Add fade times of 2–3 seconds between looks for smooth transitions. Use submasters to keep manual control of brightness and color temperature in case you need quick adjustments during speeches or unexpected moments.

Deployment Layout for Weddings

  1. Front of Dance Floor / Aisle → Place the 2× LM120 moving heads at opposite front corners on stands or truss. These will act as key lights for entrances and first dances, then switch to effect mode for party time.
  2. Around the Room → Position 4× LPC1818 PARs along walls or columns for uplighting. Use them to transform plain walls into part of the design.

  3. Stage or Backdrop → Mount the remaining 2× LPC1818 PARs on stands or truss to provide a wash behind the couple, the head table, or the DJ booth.

  4. Center Backdrop / Booth → Install the L1015 light bar horizontally behind the booth or head table. This frames the performance area and adds wide chase effects.

  5. Room Side or Back Corner → Place the haze machine here so it disperses evenly without blowing directly at guests.

  6. DJ / Control Booth → Keep the DMX Controller at hand for easy scene switching. Pre-program three main looks (Ceremony, Dinner, Party) for seamless transitions.

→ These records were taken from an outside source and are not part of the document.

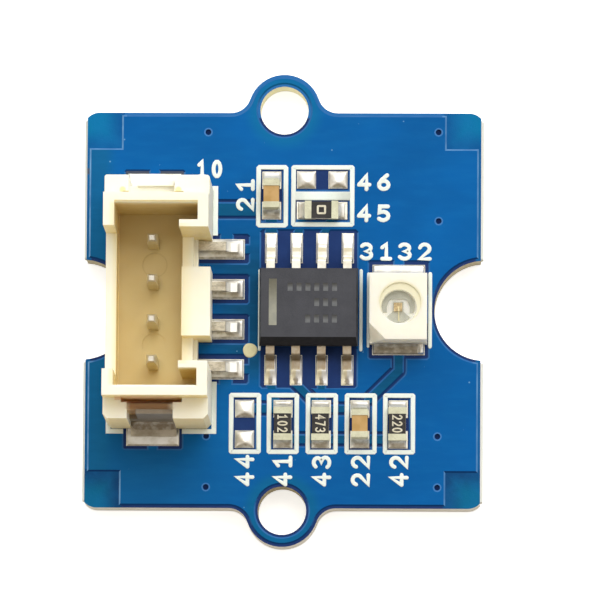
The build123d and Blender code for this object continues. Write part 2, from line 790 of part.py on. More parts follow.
# Solder at the photodiode ends
diode_solder = []
for sign in (-1, 1):
    inner = diode_y + sign * diode_l / 2
    outer = diode_y + sign * (diode_pad_out - 0.02)
    diode_solder.append(end_solder(diode_x, inner, outer, diode_pad_w - 0.06, 0.42))
save("photodiode_solder", solids(diode_solder))

# Solder film on the socket pads, with a lump at each foot
connector_solder = []
for y, pin_y in zip(signal_ys, pin_ys):
    film = block(housing_x1 + 0.06, signal_pad_x1 - 0.02, y - signal_pad_w / 2 + 0.02,
                 y + signal_pad_w / 2 - 0.02, deck, deck + solder_film)
    a = (tail_end_x, signal_pad_x1 - 0.1, y - 0.44, y + 0.44)
    b = (tail_end_x, tail_end_x + 0.08, pin_y - 0.2, pin_y + 0.2)
    film += taper(a, b, deck + solder_film, deck + solder_film + 0.22)
    connector_solder.append(film)
for sign in (1, -1):
    outer = hy(sign * foot_out)
    edge = sign * (anchor_pad_out - 0.02)
    x0 = anchor_pad_x - anchor_pad_w / 2 + 0.03
    x1 = anchor_pad_x + anchor_pad_w / 2 - 0.03
    film = block(x0, x1, hy(sign * (base_half + 0.02)), edge, deck, deck + solder_film)
    film += block(recess_x0 + 0.03, recess_x1 - 0.03, hy(sign * (plate_in + 0.03)),
                  hy(sign * (base_half + 0.02)), deck, deck + solder_film)
    a = (x0 + 0.05, x1 - 0.02, outer, edge - sign * 0.04)
    b = (recess_x0 + 0.1, recess_x1 - 0.1, outer, outer + sign * 0.06)
    film += taper(a, b, deck + solder_film, deck + solder_film + 0.19)
    connector_solder.append(film)
save("connector_solder", solids(connector_solder))
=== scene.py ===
import math

import bpy
from mathutils import Matrix, Vector


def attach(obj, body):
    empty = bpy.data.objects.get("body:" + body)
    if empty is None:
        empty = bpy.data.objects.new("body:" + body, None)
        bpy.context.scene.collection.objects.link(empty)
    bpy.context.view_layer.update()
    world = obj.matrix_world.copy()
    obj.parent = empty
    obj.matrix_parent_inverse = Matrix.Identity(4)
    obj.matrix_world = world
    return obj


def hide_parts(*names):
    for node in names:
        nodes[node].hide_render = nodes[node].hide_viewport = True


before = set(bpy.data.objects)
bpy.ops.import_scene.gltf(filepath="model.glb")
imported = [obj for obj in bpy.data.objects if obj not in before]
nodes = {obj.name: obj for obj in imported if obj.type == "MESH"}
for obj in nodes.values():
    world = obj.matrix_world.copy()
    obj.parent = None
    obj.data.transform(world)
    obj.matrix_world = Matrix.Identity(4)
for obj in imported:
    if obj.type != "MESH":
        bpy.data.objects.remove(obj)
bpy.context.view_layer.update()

# Lengths are in millimetres, but for the floor and the lamps. The origin is under the board's middle.
MM = 0.001
LAMINATE = 1.56
DECK = 1.6
EAR_Y = 10.0
HOLE_R = 1.2
ROW_Y = -5.69
ROW_XS = (-1.86, 0.02, 1.95, 3.88, 5.78)
RESISTOR_XS = (0.015, 1.89, 5.7)
CHIP_TOP = DECK + 0.45
SOCKET_Y = 0.08
SOCKET_TOP = DECK + 6.2
CAVITY_X = -8.165
PIN_PITCH = 2.0
AMP_X, AMP_Y, AMP_PITCH = 1.29, 0.05, 1.27
AMP_TOP = DECK + 1.52
DIODE_X, DIODE_Y = 5.73, 0.02
WELL_X, WELL_Y, WELL_R = 5.84, 0.16, 1.0
WINDOW_TOP = DECK + 1.67


# Materials

def rgb(code):
    """Linear colour of an sRGB hex code."""
    values = [int(code[i:i + 2], 16) / 255 for i in (1, 3, 5)]
    line = [v / 12.92 if v <= 0.04045 else ((v + 0.055) / 1.055) ** 2.4 for v in values]
    return (*line, 1.0)


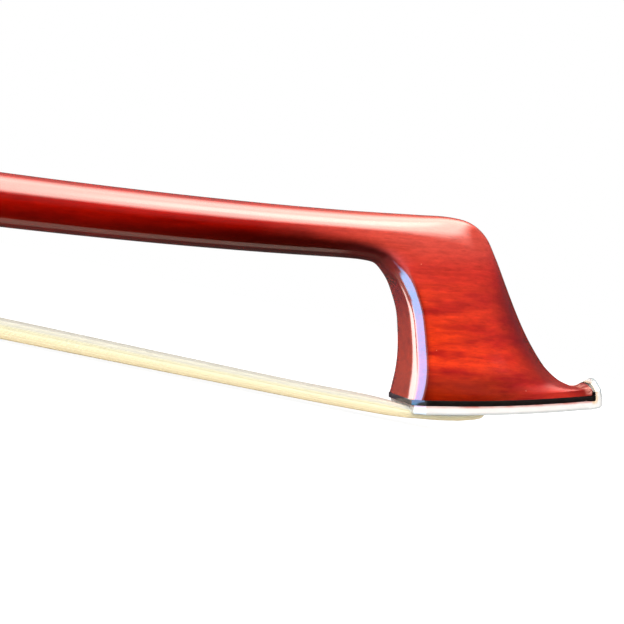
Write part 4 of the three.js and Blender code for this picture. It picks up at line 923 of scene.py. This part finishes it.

👉 Total Estimated Budget: ≈ $1,450–$1,550
This compact rig—LM120 moving heads, LPC1818 PARs, an L1015 light bar, haze, and DMX control—delivers everything a wedding needs: elegance for the ceremony, softness for dinner, and full energy for the party.

Conclusion

Indoor wedding lighting isn’t about filling a room with as many fixtures as possible—it’s about creating the right atmosphere at the right time. With careful control of brightness, well-placed focal lighting, and smooth transitions, even small venues can feel elegant and memorable.

This guide showed how to approach weddings in three steps: start with proven techniques for small spaces, add a balanced set of essential fixtures, and deploy a complete $1,500 rig that covers ceremony, dinner, and party.